Generating search queries for product indexing.

Enhancing product discoverability in e-commerce search engines.

Automating query generation for catalog management.

Comparison of ROUGE scores:

Model	ROUGE-1	ROUGE-2	ROUGE-L	ROUGE-Lsum
T5-GenQ-TD-v1	76.15	56.23	75.49	75.49
query-gen-msmarco-t5-base-v1	34.92	15.28	34.17	34.17

Note: This evaluation is done after training, based on the test split of the smartcat/Amazon-2023-GenQ dataset.

Examples

Expand to see table with examples

Input Text	Target Query	Before Fine-tuning	After Fine-tuning
Dr. Scholl's Women's Trance Slip Resistant Clog Our trance work shoe combines exceptional style and performance. An oil and slip-resistant outsole combined with a molded EVA construction will add layers of safety and comfort.	Dr. Scholl's Women's Trance Clog	dr scholl trance shoes	Dr. Scholl's Trance Clog
Girls Birthday Tutu Skirts Dress with Mermaid Birthday Girl Tshirt, Headband, Satin Sash Girls Mermaid Dress Set with Tshirt, Dress, Headband and sash.	girls mermaid dress set	what to wear for a mermaid birthday	Girls Mermaid Birthday Dress Set
Saucony Women's Omni 15 Running Shoe If we could design shoelaces for pronators, we’d do that too. The omni 15 delivers everything a moderate to severe pronator could need, including enhanced cushioning, exceptional support, flexibility and a smooth, fluid ride.	Saucony Omni 15 Women's Running Shoe	what shoes are good for pronators	Saucony Omni 15 Running Shoe

How to Get Started with the Model

Use the code below to get started with the model.
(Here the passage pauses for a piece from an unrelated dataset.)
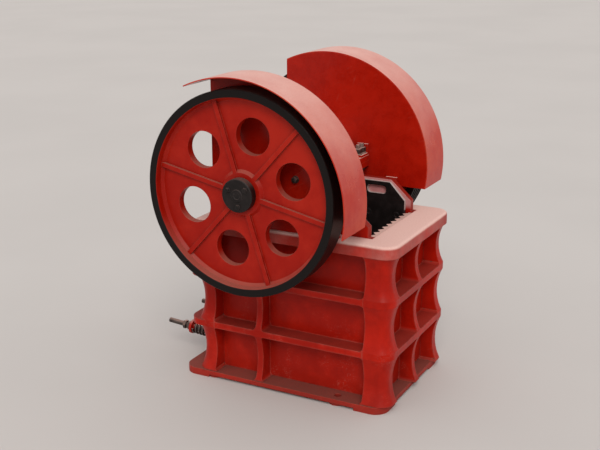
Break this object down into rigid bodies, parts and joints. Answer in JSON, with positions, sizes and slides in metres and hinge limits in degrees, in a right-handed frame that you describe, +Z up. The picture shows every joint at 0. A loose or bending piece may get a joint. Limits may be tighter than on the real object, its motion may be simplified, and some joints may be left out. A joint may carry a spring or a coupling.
{
  "type": "jaw crusher",
  "caption": "Small jaw crusher: ribbed box frame, corrugated jaws, eccentric shaft with a holed flywheel and a grooved belt pulley under curved guards.",
  "frame": {"origin": "on the floor, in the middle of the four anchor holes of the base flange", "axes": "+Z up; the feed end with the fixed jaw faces -Y; the flywheel is on -X and the belt pulley on +X"},
  "size_m": [0.752, 0.8536, 0.986],
  "materials": {
    "red_paint": "glossy red enamel, dusty on level faces",
    "deck_paint": "red enamel under thick pale dust",
    "guard_paint": "glossy red enamel on rolled sheet",
    "black_steel": "black paint over cast steel",
    "jaw_steel": "raw cast manganese steel",
    "machined_steel": "turned steel, oiled"
  },
  "bodies": {
    "frame": {"base_flange": "red_paint", "front_wall": "red_paint", "left_wall": "red_paint", "right_wall": "red_paint", "rear_wall": "red_paint", "front_left_post": "red_paint", "front_right_post": "red_paint", "rear_left_post": "red_paint", "rear_right_post": "red_paint", "deck_plate": "deck_paint", "fixed_jaw_plate": "jaw_steel", "left_liner": "black_steel", "right_liner": "black_steel", "left_bearing_base": "red_paint", "right_bearing_base": "red_paint", "left_bearing_cap": "red_paint", "right_bearing_cap": "red_paint", "left_bearing": "machined_steel", "right_bearing": "machined_steel", "toggle_block": "red_paint", "toggle_plate": "jaw_steel", "tension_rods": "black_steel", "rod_eyes": "black_steel", "tension_springs": "machined_steel", "left_guard_plate": "guard_paint", "right_guard_plate": "guard_paint", "left_guard_band": "guard_paint", "right_guard_band": "guard_paint", "left_guard_bracket": "machined_steel", "right_guard_bracket": "machined_steel"},
    "shaft": {"eccentric_shaft": "machined_steel", "flywheel": "red_paint", "belt_pulley": "red_paint", "flywheel_cap": "black_steel", "pulley_cap": "black_steel"},
    "swing_jaw": {"swing_jaw": "red_paint", "rod_lugs": "red_paint", "barrel_rings": "black_steel", "moving_jaw_plate": "jaw_steel", "jaw_clamp": "jaw_steel", "lifting_eye": "red_paint"}
  },
  "joints": [
    {"name": "shaft_spin", "type": "hinge", "parent": "frame", "child": "shaft", "pos_m": [0, 0.037, 0.647], "axis": [1, 0, 0], "continuous": true},
    {"name": "jaw_orbit", "type": "hinge", "parent": "shaft", "child": "swing_jaw", "pos_m": [0, 0.037, 0.653], "axis": [1, 0, 0], "continuous": true}
  ],
  "couplings": [
    {"joint": "jaw_orbit", "follows": "shaft_spin", "ratio": -1}
  ]
}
from transformers import AutoModelForSeq2SeqLM, AutoTokenizer

model = AutoModelForSeq2SeqLM.from_pretrained("smartcat/T5-GenQ-TD-v1")
tokenizer = AutoTokenizer.from_pretrained("smartcat/T5-GenQ-TD-v1")

description = "Silver-colored cuff with embossed braid pattern. Made of brass, flexible to fit wrist."

inputs = tokenizer(description, return_tensors="pt", padding=True, truncation=True)
generated_ids = model.generate(inputs["input_ids"], max_length=30, num_beams=4, early_stopping=True)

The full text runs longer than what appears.